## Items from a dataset
_ _ _ _ _

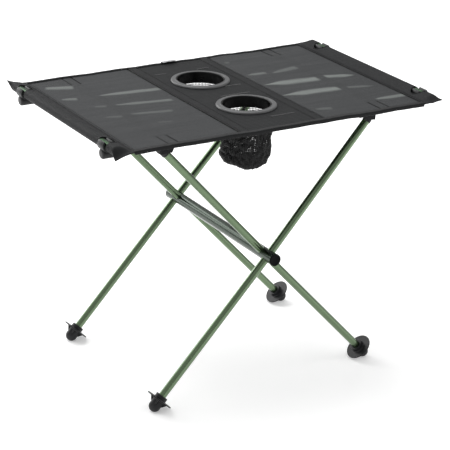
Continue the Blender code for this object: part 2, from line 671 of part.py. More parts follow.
def bag_shape(inner, rim):
    """A soft cup: a straight wall that curves in to a narrower flat floor."""
    floor_r = BAG_FLOOR_DIAMETER / 2
    floor = rim - BAG_DEPTH
    turn = inner - floor_r
    arc = [math.radians(step) for step in (90, 60, 30, 0)]
    inside = [(0, floor + BAG_WALL)]
    inside += [(floor_r + turn * math.cos(a), floor + BAG_WALL + turn * (1 - math.sin(a)))
               for a in arc]
    inside.append((inner, rim))
    outside = [(0, floor)]
    outside += [(floor_r + (turn + BAG_WALL) * math.cos(a),
                 floor + (turn + BAG_WALL) * (1 - math.sin(a))) for a in arc]
    outside.append((inner + BAG_WALL, rim))
    return turned(outside + list(reversed(inside)), BAG_SIDES)


def make_top(top):
    """Everything that lifts off with the fabric top."""
    make_panels(top)
    for end_label, end in ENDS:
        make_sleeve(end_label, end, top)
        make_side_rod(end_label, end, top)
        for side_label, side in SIDES:
            make_connector(f"{end_label}_{side_label}", end, side, top)
            make_pocket(f"{end_label}_{side_label}", end, side, top)
    for label, side in SIDES:
        make_tension_pole(label, side, top)
        make_cup_holder(label, side, top)


def main():
    clear_scene()
    outer = joint_empty("outer_frame_pivot", (0, 0, CROSSBAR_HEIGHT))
    inner = joint_empty("inner_frame_pivot", (0, 0, CROSSBAR_HEIGHT))
    top = joint_empty("table_top_lift", (0, 0, 0))
    make_leg_frame(outer, inner)
    make_top(top)


main()
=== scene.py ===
"""Looks of a folding camp kitchen table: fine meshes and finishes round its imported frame.

Metres, X along the table, Y across it and Z up, as in the frame. The legs, the crossbar and
the moulded pieces are turned outlines, cut and joined; the cloth top, its sleeves, hems and
pockets, and the netting of the cup holders are sheets that are shaped point by point.
"""
from __future__ import annotations

import json
import logging
import math
from contextlib import contextmanager
from dataclasses import dataclass, field
from enum import Enum
from typing import Callable, Iterable, Iterator, Sequence

import bpy
from mathutils import Matrix, Vector, noise


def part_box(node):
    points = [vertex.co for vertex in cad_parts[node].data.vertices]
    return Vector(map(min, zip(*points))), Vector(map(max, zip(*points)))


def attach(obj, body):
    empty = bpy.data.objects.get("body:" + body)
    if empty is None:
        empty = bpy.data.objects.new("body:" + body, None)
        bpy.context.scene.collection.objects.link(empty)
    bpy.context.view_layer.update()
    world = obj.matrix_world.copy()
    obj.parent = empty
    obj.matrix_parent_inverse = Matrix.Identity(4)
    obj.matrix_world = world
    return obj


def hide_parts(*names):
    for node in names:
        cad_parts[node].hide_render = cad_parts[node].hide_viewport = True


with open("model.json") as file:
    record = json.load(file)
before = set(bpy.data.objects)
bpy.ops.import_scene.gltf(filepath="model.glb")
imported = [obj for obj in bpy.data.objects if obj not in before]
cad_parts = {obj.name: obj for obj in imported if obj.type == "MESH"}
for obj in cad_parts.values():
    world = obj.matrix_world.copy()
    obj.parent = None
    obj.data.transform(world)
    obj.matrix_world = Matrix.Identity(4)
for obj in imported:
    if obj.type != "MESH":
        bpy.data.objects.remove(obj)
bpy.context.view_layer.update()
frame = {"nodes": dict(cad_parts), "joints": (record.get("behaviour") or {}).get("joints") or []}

LOG = logging.getLogger("camp_table")
SIDES = (("front", -1), ("rear", 1))
ENDS = (("left", -1), ("right", 1))
UP = Vector((0.0, 0.0, 1.0))
WELD = 1e-6
Point = Sequence[float]
Piece = bpy.types.Object


class Body(Enum):
    """The bodies of the frame that pieces ride on."""

    OUTER = "outer_legs"
    INNER = "inner_legs"
    TOP = "table_top"


# ---------------------------------------------------------------- small tools

def smooth(value: float) -> float:
    """Ease a value from 0 to 1, clamped at both ends."""
    t = max(0.0, min(1.0, value))
    return t * t * (3.0 - 2.0 * t)


def deselect() -> None:
    """Leave nothing selected and no object active."""
    for item in bpy.context.selected_objects:
        item.select_set(False)
    bpy.context.view_layer.objects.active = None


def pick(piece: Piece) -> None:
    """Select one object alone and make it active."""
    deselect()
    piece.select_set(True)
    bpy.context.view_layer.objects.active = piece


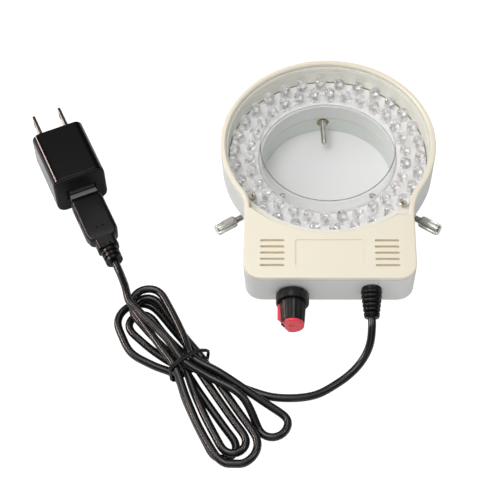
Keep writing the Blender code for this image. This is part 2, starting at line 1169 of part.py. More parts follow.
# Each bend: end (-1 left, 1 right), reach, middle, half width, bulge of its two arms,
# and how early the arms leave the tie (1 straight, more for sooner)
bends = (
    (-1, 0.0425, -0.0058, 0.0097, 0.0004, 0.0030, 1.5),
    (1, 0.0445, -0.0070, 0.0053, 0, 0, 1.4),
    (-1, 0.0365, -0.0058, 0.0054, 0, 0, 1.4),
    (1, 0.0465, -0.0032, 0.0053, 0, 0, 1.5),
    (-1, 0.0405, -0.0008, 0.0060, 0, 0, 1.5),
    (1, 0.0520, -0.0032, 0.0093, 0, 0.0004, 1.5),
    (-1, 0.0420, 0.0005, 0.0070, 0, 0, 1.5),
    (1, 0.0475, 0.0162, 0.0062, 0, 0.0045, 1),
)

# Each run between bends: slot at the tie, then its height as (place along u, layer)
runs = (
    (1.5, ((0, 1), (0.001, 1))),
    (-1.5, ((0, 1), (0.001, 1))),
    (-0.5, ((0, 1), (0.001, 1))),
    (0.5, ((-0.025, 1), (0.010, 2))),
    (-0.5, ((0, 2), (0.001, 2))),
    (1.5, ((0, 2), (0.001, 2))),
    (-1.5, ((-0.008, 3), (0.025, 2))),
    (0.5, ((0.014, 3), (0.043, 1))),
    (-0.5, ((-0.016, 4), (0.008, 3), (0.026, 3), (0.041, 1))),
)
hank_start = (0.009, 0.0082)
hank_end = (-0.030, -0.0060)
arm_shares = (0.3, 0.65)
arc_steps = 6


def run_height(stops, u):
    if u <= stops[0][0]:
        return layer(stops[0][1])
    for (low_u, low), (high_u, high) in zip(stops, stops[1:]):
        if u <= high_u:
            rise = smooth((u - low_u) / (high_u - low_u))
            return layer(low) + (layer(high) - layer(low)) * rise
    return layer(stops[-1][1])


def lift_at(u):
    return waist_lift * math.exp(-((u / waist_lift_length) ** 2))


def spot_on_run(run, u, v):
    slot, stops = run
    return hank_point(u, v, run_height(stops, u) + lift_at(u))


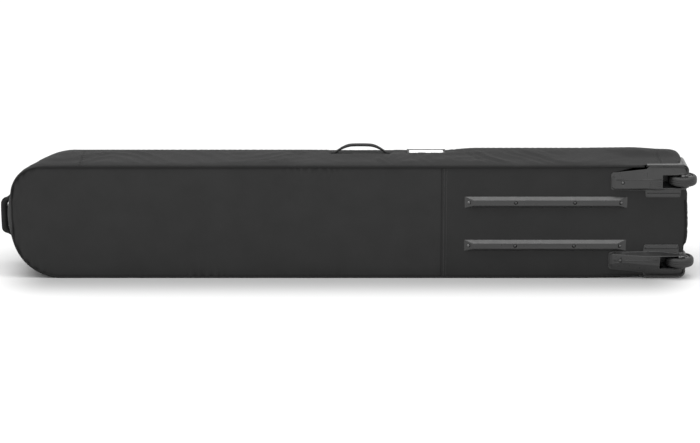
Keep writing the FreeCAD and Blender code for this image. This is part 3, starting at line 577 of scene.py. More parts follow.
def columns(x0, x1, inset, step):
    """Places across a panel from x0 to x1, closer together where the outline turns."""
    places = np.arange(x0, x1, step)
    if x0 < NOSE_X + NOSE_LOW_RADIUS:
        bend, start = LID_NOSE_TOP_RADIUS - inset, NOSE_X + inset
        turn = np.linspace(0, math.pi / 2, 40)
        straight = np.arange(start + bend + step, x1, step)
        places = np.concatenate([start + bend * (1 - np.cos(turn)), straight])
    if x1 > TAIL_X - TAIL_RADIUS:
        bend, end = TAIL_RADIUS - inset, TAIL_X - inset
        turn = np.linspace(math.pi / 2, 0, 10)
        return np.concatenate([places[places < end - bend - step / 2], end - bend * (1 - np.cos(turn))])
    return np.append(places[places < x1 - step / 3], x1)


def panel_grid(x0, x1, inset, rows, y, step=STEP):
    """Flat grid over the bag's side at depth y, with rows closer together at its long edges."""
    x = columns(x0, x1, inset, step)
    t = np.linspace(0, 1, rows)
    t = t - 0.35 * np.sin(2 * math.pi * t) / (2 * math.pi)
    z_low, z_high = edge_z(x, inset, y)
    return points_at(x[:, None], y, z_low[:, None] + (z_high - z_low)[:, None] * t)


def edge_distance(points, y):
    """How far each (x, y, z) point lies inside the bag's side outline at depth y."""
    loop = loop_at(y)
    near = []
    for part in np.array_split(points[:, [0, 2]], len(points) // 2000 + 1):
        best = ((part[:, None] - loop) ** 2).sum(2).argmin(1)
        near.append(-((part - loop[best]) * OUT[best]).sum(1))
    return np.maximum(np.concatenate(near), 0)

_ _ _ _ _

## GIVEN INSTRUCTION
Transcribe the lines above from the one with "make_side_rod(end_label, end, top)" through the one with "zip(*points))), Vector(map(max, zip(*points)))". Include both ends and leave out every other line.

## EXERCISE ANSWER
        make_side_rod(end_label, end, top)
        for side_label, side in SIDES:
            make_connector(f"{end_label}_{side_label}", end, side, top)
            make_pocket(f"{end_label}_{side_label}", end, side, top)
    for label, side in SIDES:
        make_tension_pole(label, side, top)
        make_cup_holder(label, side, top)


def main():
    clear_scene()
    outer = joint_empty("outer_frame_pivot", (0, 0, CROSSBAR_HEIGHT))
    inner = joint_empty("inner_frame_pivot", (0, 0, CROSSBAR_HEIGHT))
    top = joint_empty("table_top_lift", (0, 0, 0))
    make_leg_frame(outer, inner)
    make_top(top)


main()
=== scene.py ===
"""Looks of a folding camp kitchen table: fine meshes and finishes round its imported frame.

Metres, X along the table, Y across it and Z up, as in the frame. The legs, the crossbar and
the moulded pieces are turned outlines, cut and joined; the cloth top, its sleeves, hems and
pockets, and the netting of the cup holders are sheets that are shaped point by point.
"""
from __future__ import annotations

import json
import logging
import math
from contextlib import contextmanager
from dataclasses import dataclass, field
from enum import Enum
from typing import Callable, Iterable, Iterator, Sequence

import bpy
from mathutils import Matrix, Vector, noise


def part_box(node):
    points = [vertex.co for vertex in cad_parts[node].data.vertices]
    return Vector(map(min, zip(*points))), Vector(map(max, zip(*points)))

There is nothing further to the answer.